Code for Contextual Bandits with Stochastic Experts
Paper url: https://arxiv.org/abs/1802.08737
Dependencies: xgboost, scikit-learn, pandas, numpy, scipy, matplotlib, multiprocessing, itertools
Base Class: stochExp
Initialization Parameters:
'''Base class for running contextual bandits with stochastic experts
Xdata: Features/contexts ar numpy array
Rdata: labels/rewards as numpy array; size : number of samples * number of classes.

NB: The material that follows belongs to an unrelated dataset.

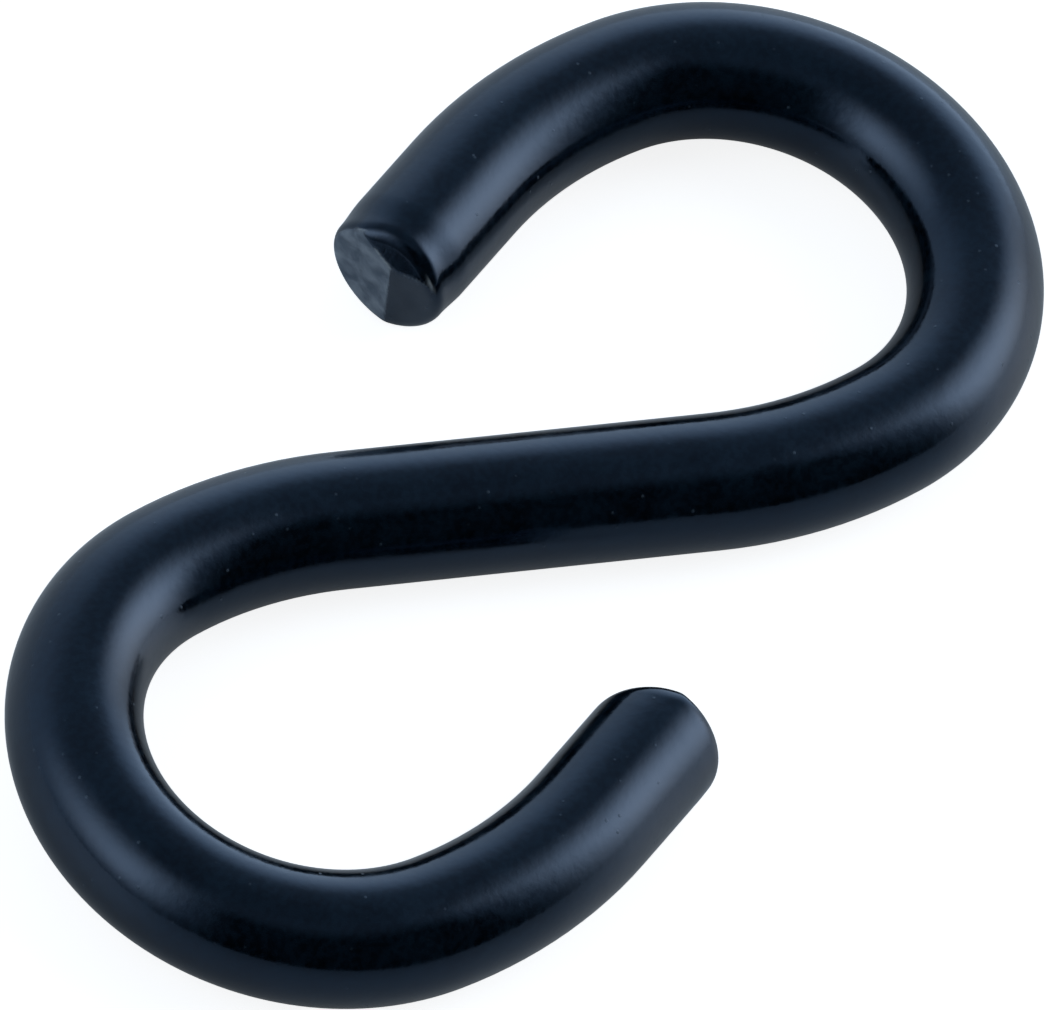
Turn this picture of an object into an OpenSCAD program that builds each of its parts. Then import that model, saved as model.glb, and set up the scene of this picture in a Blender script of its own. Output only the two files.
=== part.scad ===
// S hook, bent from one length of round steel wire and coated all over.
// It lies on its side: it rests on z = 0, and +X runs through the centres of both loops,
// which is the line of pull. Each half is the other one turned half a turn about +Z.

/* [Wire] */
// Diameter of the wire with its coat
wire_d = 6; // [3:0.5:7]
// How much the wire's radius draws in with each tighter bend
draw_in = 0.01; // [0.01:0.01:0.03]

/* [Bends] */
// Straight stretch in the middle of the shank
shank_l = 17; // [12:1:40]
// Radius of the loop, to the middle of the wire
loop_r = 10.5; // [9:0.5:16]
// Angle that the loop turns through
loop_turn = 172; // [150:1:180]
// Radius of the easier bends on both sides of the loop
ease_r = 21; // [17:1:40]
// Angle of the easier bend between the shank and the loop
ease_in_turn = 24; // [10:1:35]
// Angle of the easier bend between the loop and the leg
ease_out_turn = 26; // [5:1:30]
// Straight leg, from the last bend to the rim of the cropped end
leg_l = 5.9; // [4:0.1:9]

/* [Cropped ends] */
// Tilt of the break, the large flat that the shear leaves
break_tilt = 8; // [0:1:12]
// Side that the break leans to, from the loop's outer side (0) over the top (90)
break_side = 302; // [270:1:330]
// Tilt of the tear, the smaller flat beside the break
tear_tilt = 9; // [0:1:12]
// Side that the tear leans to
tear_side = 225; // [190:1:260]
// Tilt of the roll, the flat where the blade pressed the edge over
roll_tilt = 22; // [10:1:35]
// Side that the roll leans to
roll_side = 122; // [90:1:160]
// How much larger than the wire's radius the dome is that rounds the rim
dome_over = 0.1; // [0.05:0.05:0.5]
// How far the dome's centre lies back from the rim
dome_back = 1.6; // [0.8:0.1:2]

/* [Hidden] */
$fn = 96;
wire_r = wire_d / 2;
ease_wire_r = wire_r - draw_in;
loop_wire_r = ease_wire_r - draw_in;
// The thicker stretch runs on this far where a tighter bend starts
lap = 0.2;
ease_lap = lap / ease_r * 180 / PI;
dome_r = wire_r + dome_over;
// The rounding starts where the dome comes out of the wire
dome_start = leg_l - dome_back + sqrt(dome_r * dome_r - wire_r * wire_r);
// Bar left past the rim, out of which the flats are cut
stock_l = wire_r * tan(roll_tilt);
// Centre of the loop, seen from the middle of the shank with the shank along +X
loop_at = [
    shank_l / 2 + (ease_r - loop_r) * sin(ease_in_turn),
    ease_r - (ease_r - loop_r) * cos(ease_in_turn)
];
// Angle between the shank and the line of pull
shank_slant = atan2(loop_at[1], loop_at[0]);

// Straight shank along X, with its middle at the origin
module shank() {
    rotate([0, 90, 0])
        cylinder(r = wire_r, h = shank_l + 2 * lap, center = true);
}

// Part of a bend to the left that begins at the origin along +X, from one angle to another
module bend(radius, section_r, from, to) {
    translate([0, radius, 0])
        rotate([0, 0, from - 90])
            rotate_extrude(angle = to - from)
                translate([radius, 0])
                    circle(r = section_r);
}

// Takes what follows to the end of such a bend
module after_bend(radius, turn) {
    translate([0, radius, 0])
        rotate([0, 0, turn])
            translate([0, -radius, 0])
                children();
}

// Leg along +X with its rim rounded by the dome, before the flats are cut
module domed_leg() {
    rotate([0, 90, 0])
        rotate_extrude() {
            translate([0, -lap])
                square([wire_r, dome_start + lap]);
            intersection() {
                square([wire_r, leg_l + stock_l]);
                translate([0, leg_l - dome_back])
                    circle(r = dome_r);
            }
        }
}

// What the shear takes off for one flat: it meets the wire's side at the rim
module crop(tilt, side) {
    block = 4 * wire_d;
    translate([leg_l, 0, 0])
        rotate([90 - side, 0, 0])
            translate([0, 0, wire_r])
                rotate([0, -tilt, 0])
                    translate([0, -block / 2, -block / 2])
                        cube(block);
}

module leg() {
    difference() {
        domed_leg();
        crop(break_tilt, break_side);
        crop(tear_tilt, tear_side);
        crop(roll_tilt, roll_side);
    }
}

// From the end of the shank round the loop to the cropped end
module half_hook() {
    translate([shank_l / 2, 0, 0]) {
        bend(ease_r, ease_wire_r, 0, ease_in_turn + ease_lap);
        after_bend(ease_r, ease_in_turn) {
            bend(loop_r, loop_wire_r, 0, loop_turn);
            after_bend(loop_r, loop_turn) {
                bend(ease_r, ease_wire_r, -ease_lap, ease_out_turn);
                after_bend(ease_r, ease_out_turn)
                    leg();
            }
        }
    }
}

module hook() {
    color("#1b2430")
        translate([0, 0, wire_r])
            rotate([0, 0, -shank_slant]) {
                shank();
                half_hook();
                rotate([0, 0, 180])
                    half_hook();
            }
}

hook();
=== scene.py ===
# %% [markdown]
# An s hook in Blender
#
# The object is one s hook: a length of round steel wire, bent cold into two open loops that face opposite
# ways, cropped at both ends and then dipped in a dark glossy coat. The solid model gives its exact sizes.
# Here it gets the softness and the finish that the coat gives the real one.
#
# The first cell loads the solid model as a fixed frame.

# %% Load the fixed frame
import math
import bmesh
import bpy
from mathutils import Matrix, Vector


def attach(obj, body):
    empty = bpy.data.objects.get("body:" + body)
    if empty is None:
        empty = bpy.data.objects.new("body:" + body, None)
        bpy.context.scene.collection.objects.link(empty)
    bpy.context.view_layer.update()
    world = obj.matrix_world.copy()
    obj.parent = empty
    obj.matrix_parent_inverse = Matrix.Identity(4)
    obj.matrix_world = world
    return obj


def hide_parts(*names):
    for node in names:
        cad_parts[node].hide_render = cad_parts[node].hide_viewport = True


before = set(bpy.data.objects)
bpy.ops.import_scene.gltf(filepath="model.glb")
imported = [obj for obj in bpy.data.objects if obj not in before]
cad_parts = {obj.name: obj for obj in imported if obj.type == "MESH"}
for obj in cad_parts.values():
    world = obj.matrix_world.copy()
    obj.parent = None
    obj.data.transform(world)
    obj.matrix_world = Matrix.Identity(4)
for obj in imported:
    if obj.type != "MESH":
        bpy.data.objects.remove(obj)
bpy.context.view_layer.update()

MM = 0.001

# %% [markdown]
# Sizes
#
# A bender works from a list: so much straight, then a radius and an angle, then the next. The same list
# drives the solid model, so the two fit without any fitting by eye. Sizes are written in millimetres
# and turned into Blender's metres once, by MM.

# %% The bending list
WIRE_R = 3.0 * MM
SHANK = 17.0 * MM
BENDS = [(21.0 * MM, 24.0), (10.5 * MM, 172.0), (21.0 * MM, 26.0)]
LEG = 5.9 * MM
ROUND_SEGMENTS = 128
STEP_DEG = 2.0

ease_r, ease_turn = BENDS[0]
loop_r = BENDS[1][0]
turned = math.radians(ease_turn)
loop_centre = Vector((SHANK / 2 + (ease_r - loop_r) * math.sin(turned),
                      ease_r - (ease_r - loop_r) * math.cos(turned), 0))
slant = math.atan2(loop_centre.y, loop_centre.x)
print("shank slants", round(math.degrees(slant), 2), "degrees off the line of pull")

# %% [markdown]
# Walking along the wire
#
# To bend the wire one has to know, at every moment, where its end is and which way it points. A curve
# object with a round bevel would be quicker, but its rings can't be shaped into a cropped end. So the
# wire is drawn out of one circle: extruded for the straight stretches and spun for the bends, the way
# a real wire passes through a bender. Two small helpers keep track of the end.

# %% Helpers for drawing the wire
def operate(operator, **settings):
    result = operator(**settings)
    if "FINISHED" not in result:
        raise RuntimeError(f"{operator} gave {result}")


def feed(end, heading, length, steps=1):
    step = heading * (length / steps)
    for _ in range(steps):
        operate(bpy.ops.mesh.extrude_region_move, TRANSFORM_OT_translate={"value": step})
    return end + heading * length


def bend(end, heading, radius, degrees):
    left = Vector((-heading.y, heading.x, 0))
    centre = end + left * radius
    operate(bpy.ops.mesh.spin, steps=round(degrees / STEP_DEG), angle=-math.radians(degrees),
            center=centre, axis=(0, 0, 1))
    turn = Matrix.Rotation(math.radians(degrees), 3, "Z")
    return centre + turn @ (end - centre), turn @ heading


# %% Draw one half of the hook
bpy.ops.object.select_all(action="DESELECT")
heading = Matrix.Rotation(-slant, 3, "Z") @ Vector((1, 0, 0))
end = Vector((0, 0, WIRE_R))
bpy.ops.mesh.primitive_circle_add(vertices=ROUND_SEGMENTS, radius=WIRE_R, location=end,
                                  rotation=(0, math.pi / 2, -slant))
hook = bpy.context.object
hook.name = "coated_hook"
bpy.ops.object.transform_apply(location=True, rotation=True, scale=True)
bpy.ops.object.mode_set(mode="EDIT")
bpy.ops.mesh.select_all(action="SELECT")
end = feed(end, heading, SHANK / 2, steps=6)
for radius, degrees in BENDS:
    end, heading = bend(end, heading, radius, degrees)
print("leg starts at, mm:", [round(c / MM, 2) for c in end])

# %% [markdown]
# The other half
#
# The hook is the same after half a turn about the upright through its middle. So the half is fed on to
# where its tip starts, then duplicated and turned, and the two meet ring on ring in the middle of the
# shank, where merging by distance makes them one skin. Both ends are still open.

# %% Turn a copy and join the two
TIP_BACK = 1.6 * MM
end = feed(end, heading, LEG - TIP_BACK, steps=6)
bpy.ops.mesh.select_all(action="SELECT")
half_count = len(bmesh.from_edit_mesh(hook.data).verts)
bpy.ops.mesh.duplicate()
bpy.ops.transform.rotate(value=math.pi, orient_axis="Z", center_override=(0, 0, 0))
bpy.ops.mesh.select_all(action="SELECT")
bpy.ops.mesh.remove_doubles(threshold=0.001 * MM)
print("verts", len(bmesh.from_edit_mesh(hook.data).verts), "of two halves of", half_count)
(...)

Each row has the rewards for each class
K: Number of arms/labels
T0: Run random arm pull till time t = T0
C1: constant used in confidence bound for MoM algorithm
C2: constant used in confidence bound for Clipped algorithm
isMoM: True then run MoM otherwise run clipped version
calibrate: Ture implies use calibrated classifiers otherwise base scikit learn classifiers
bsize_mult: Multiplier of sqrt(t) in the batch-size
initial_model: eg. [3,3,1] initally spawn 3 xgboost experts, 3 logistic regression experts and 1 dummy random arm choosing experts
model_ratio: eg. [3,1] in all succeeding batches choose 3 xgboost experts and 1 logistic regression experts
max_depths,n_estimators,colsample_bytrees = [0.6,0.8]: parameters searched over for xgboost
nthread: number of threads to run xgboost in parallel
penalty,C : parameters searched for logistic model
log_file: .npy to save rewards in as the algorithm progresses
'''
Examples provided in stochExp.ipynb notebook.
License
The code is released under Apache 2.0 license, the terms of which are included in the apache2.lic file in the repository.